Of course there are many real reasons why people become disillusioned with the tiring fight for a fairer society, and it doesn’t help when the working-class are repeatedly let down or betrayed by the promises of their so-called political leaders. And all the while we should be aware that all sorts of fascists and right-wing populists are presently ready and waiting to take advantage of popular discontent if we fail to organize our class effectively on a global scale. Learning from this, socialists must therefore continue to lead by example and fight for every reform we can possibly wring from the ruling-class, while simultaneously making the case for why it will be necessary to ditch capitalism once and for all if we are to secure any lasting gains for our class.
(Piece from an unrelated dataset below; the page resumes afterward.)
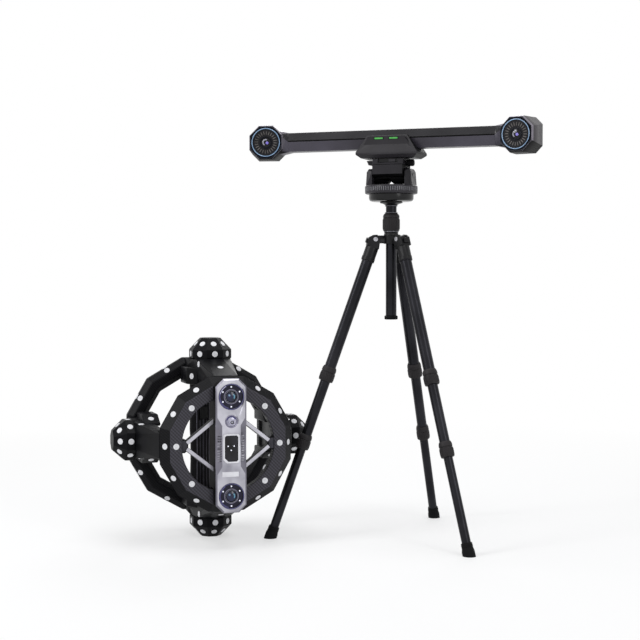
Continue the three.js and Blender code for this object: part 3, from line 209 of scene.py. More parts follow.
def painted(
    name, dark, light, roughness, metallic=0.0, coat=0.0, patch=30, grain=900, bump=0.04, spread=0.08, specular=0.5
):
    """A finish whose shade and gloss drift between two colours over the surface, with a fine grain."""
    material, tree, shader = new_material(name, roughness, metallic, coat, specular)
    cover = add_node(tree, "Group", node_tree=PAINT_GRAIN, Patch_Scale=patch, Grain_Scale=grain)
    pattern, height = cover.outputs["Patch"], cover.outputs["Grain"]
    drive(tree, shader, pattern, height, (dark, light), (0.3, 0.7), roughness, spread, bump, 0.0004)
    return material


def glass(name, dark, light, roughness, coat, patch, specular):
    """A smooth dark glass."""
    return painted(
        name, dark, light, roughness, coat=coat, patch=patch, grain=20, bump=0.0, spread=0.02, specular=specular
    )


def woven(name, dark, light, roughness, yarns, coat, specular):
    """Lacquered carbon cloth: two yarn shades in a diagonal twill under a clear coat."""
    material, tree, shader = new_material(name, roughness, 0.0, coat, specular)
    shader.inputs["Coat Roughness"].default_value = 0.25
    cloth = add_node(tree, "Group", node_tree=TWILL, Yarns=yarns, Turn=-SCANNER_TURN)
    pattern, height = cloth.outputs["Yarn"], cloth.outputs["Height"]
    drive(tree, shader, pattern, height, (dark, light), (0, 1), roughness, 0.08, 0.08, 0.0003)
    return material


def lit(name, dark, light, glow, strength):
    """A lamp window: a translucent cover with a steady glow that drifts a little over its length."""
    material = painted(name, dark, light, 0.35, coat=0.4, patch=120, bump=0.01)
    shader = material.node_tree.nodes["Principled BSDF"]
    shader.inputs["Emission Color"].default_value = colour(glow)
    shader.inputs["Emission Strength"].default_value = strength
    return material


CASTING = painted("cast_satin_black", "09090b", "121214", 0.38, grain=700, bump=0.08, specular=0.22)
TUBE = painted("anodised_tube_black", "1f1f22", "2d2d31", 0.32, 0.85, patch=14, grain=1500, bump=0.02, specular=0.2)
RUBBER = painted("grip_rubber", "09090b", "111113", 0.7, grain=500, bump=0.15, specular=0.12)
COLLAR_RUBBER = painted("collar_rubber", "161416", "232022", 0.55, grain=500, bump=0.12, specular=0.25)
STEEL = painted("bright_steel", "a2a2a8", "c6c6ca", 0.3, 1.0, patch=60, grain=1200, bump=0.02)
HUB_STEEL = painted("hub_ring_grey", "4c4c51", "66666c", 0.4, 0.6, patch=60, grain=1200, bump=0.02)
HEAD_GREY = painted("head_dark_grey", "1b1a1d", "27252a", 0.4, 0.2, grain=800, bump=0.05, specular=0.25)
# Painted shade: a near-black copy of the head grey for the cradle below the tilt axle.
HEAD_SHADE = painted("head_underside_painted_shade", "040405", "08080a", 0.6, grain=800, bump=0.05, specular=0.1)
BASE_BLACK = painted("pan_base_black", "060607", "0c0c0e", 0.22, bump=0.02, specular=0.3)
DIAL_GREY = painted("dial_grey", "232226", "312f34", 0.4, 0.2, patch=24, bump=0.04, specular=0.3)
TRACKER_GREY = painted("tracker_violet_grey", "1f1d21", "2a282c", 0.42, patch=18, grain=1400, bump=0.05, specular=0.28)
# Painted shade: a near-black copy of the tracker grey for the housing's end facets and the heads' undersides.
HOUSING_SHADE = painted("housing_painted_shade", "070709", "0d0d0f", 0.5, patch=18, grain=1400, bump=0.05, specular=0.12)
HEAD_SHELL = painted("camera_head_grey", "2a282c", "3b383d", 0.34, 0.4, patch=18, grain=1400, bump=0.04, specular=0.35)
# Painted highlight: a much lighter copy of the head grey for the heads' sloped front facets, standing in for light
# caught along the front edge.
HEAD_EDGE_HIGHLIGHT = painted("camera_head_painted_highlight", "5f5b64", "98939e", 0.35, 0.5, patch=12, grain=1400, bump=0.02)
BAR_UPPER = painted("bar_upper_black", "141317", "222125", 0.28, patch=10, grain=1600, bump=0.02, specular=0.28)
BAR_LOWER = painted("bar_lower_grey", "35323a", "4a4752", 0.36, patch=9, grain=1600, bump=0.03, specular=0.3)
# Painted shade: near black in the groove between the bar's upper and lower halves.
BAR_GROOVE_SHADE = painted("bar_groove_painted_shade", "040405", "09090b", 0.5, specular=0.1)
DIAL_PAINT = painted("dial_mark_paint", "85858a", "a3a3a7", 0.6, patch=50)
BEZEL = painted("lens_bezel_black", "070810", "0e121e", 0.34, patch=60, specular=0.15)
TRACKER_BOARD = painted("tracker_lens_board", "19191c", "242326", 0.5, patch=80, specular=0.12)
TRACKER_DASH = painted("tracker_lens_dash", "454240", "6b6866", 0.45, patch=45, specular=0.2)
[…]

A socialist revolution is possible, as the centenary of the events in 1917 should remind us, now we just need to organize to make it happen.

Notes 

[1] For details on the connections between fascists and the new age movement see, Nicholas Goodrick-Clarke, Black Sun: Aryan Cults, Esoteric Nazism and the Politics of Identity (2002), p.292. I have written about this in my series of articles that critically scrutinized the reactionary spiritual conspiracies woven by David Icke; see part III “Ruling-Class Aliens” (Swans Commentary, July 28, 2014) for Icke’s use of anti-Semite conspiracy theories about the origins of the Russian Revolution.

[2] To read more about how LaRouche and Engdahl’s conspiracies have been popularized on mainstream TV, see Michael Wolraich’s Blowing Smoke: Why the Right Keeps Serving Up Whack-Job Fantasies about the Plot to Euthanize Grandma, Outlaw Christmas, and Turn Junior into a Raging Homosexual (2010). In recent years Engdahl’s books have been published by the so-called “Progress Press” which excitedly republished LaRouche’s “underground classic” Dope Inc.: Britain’s Opium War against the United States. Furthermore, Engdahl’s 2009 book Gods of Money: Wall Street and the Death of the American Century directly draws up the conspiracies of Antony C. Sutton, refers to the “remarkable work of the 19th and early 20th Century German writer, Oswald Spengler, The Decline of the West” (a book popular in fascist circles), and uncritically cites the “research” of famed fascist anti-Semite Eustace Mullins. At present Engdahl is counted as a regular contributor to the online journal “New Eastern Outlook” which is published by the Institute of Oriental Studies of the Russian Academy of Sciences. Other well-known conspiracy theorists who write for this publication include Tony Cartalucci and Andre Vltchek.